Amerikalı yönetmen Richard Linklater’ın filmografisi farklı tarzda filmleri içerir. Hababam Rock(2002), A Scanner Darkly (2006), Hamburger Cumhuriyeti (2006), Ben ve Orson Welles (2008) bunlardan bazılarıdır. Üçlemesi ve Kaset (2001) filmi ise tek bir günde geçen bol diyaloglu filmlerdir. Yönetmenin bu tarzda çok başarılı olduğunu düşünüyorum. Kaset; bir otel odasında ve üç kişi arasında geçer. Diyaloglarla o üç arkadaşın geçmişi, aralarında yaşananlar gerilimli bir biçimde anlatılır. Ben ve Orson Welles, Orson Welles üzerine yapılmış bir dönem filmi olmasına karşın, Linklater’ın derinlikli diyaloglarından nasibini almış bir filmdir. Onun izlediğim tüm filmlerinde kamera kullanımı ve diyaloglar, her zaman diğer öğelerin önünde gider.

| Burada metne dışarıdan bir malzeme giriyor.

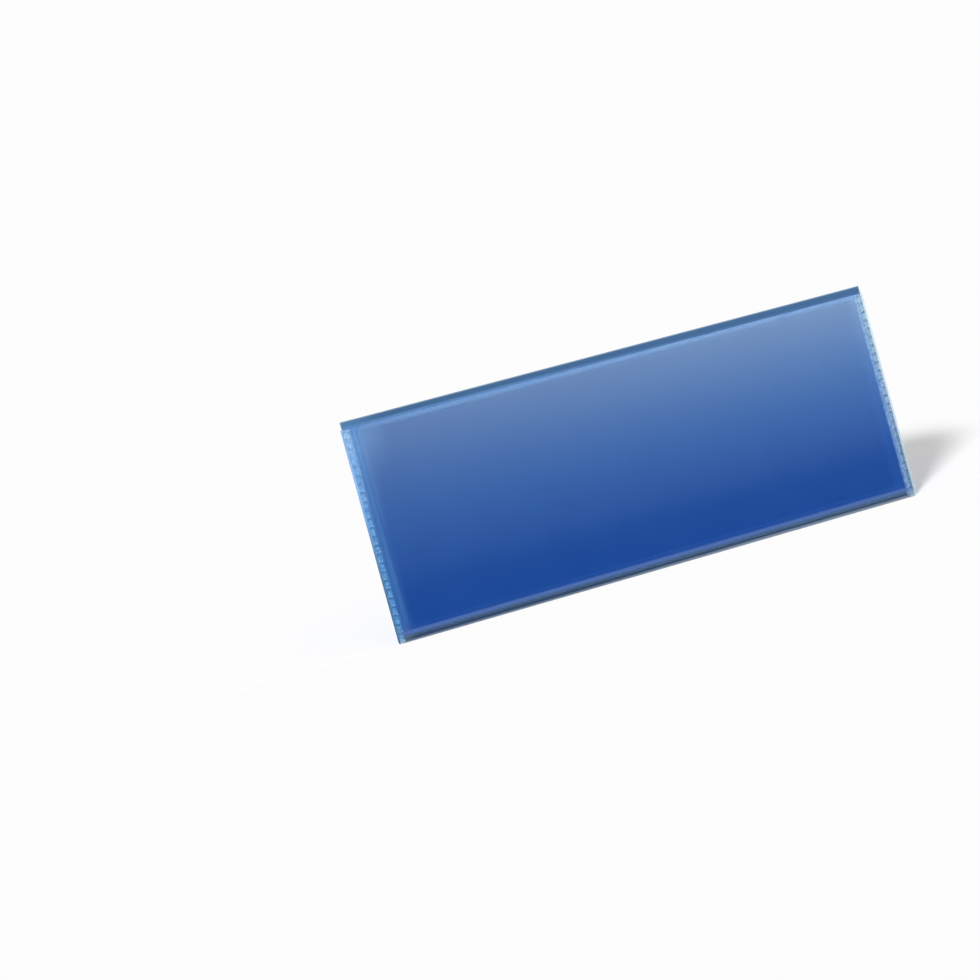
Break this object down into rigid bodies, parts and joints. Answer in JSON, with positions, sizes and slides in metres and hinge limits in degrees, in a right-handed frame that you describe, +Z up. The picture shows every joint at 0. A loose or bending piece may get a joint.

Bu diyalogları izleyiciye geçirme ustası yönetmenden, Celine ve Jesse çiftinin dokuz yıl sonraki durumlarını da çekmesini bekliyorum. Son filmde bir yemek sahnesi var, o sahnede konuşulanlar bana bir de yaşlılıklarını izleyecekmişiz hissi uyandırdı.
Üçlemenin her filmi ayrı ayrı izlenebilir ve aynı tat alınabilir. Ama son filmi izlemeden ilk ikisini mutlaka izleyin, çünkü seyir zevkiniz artacaktır.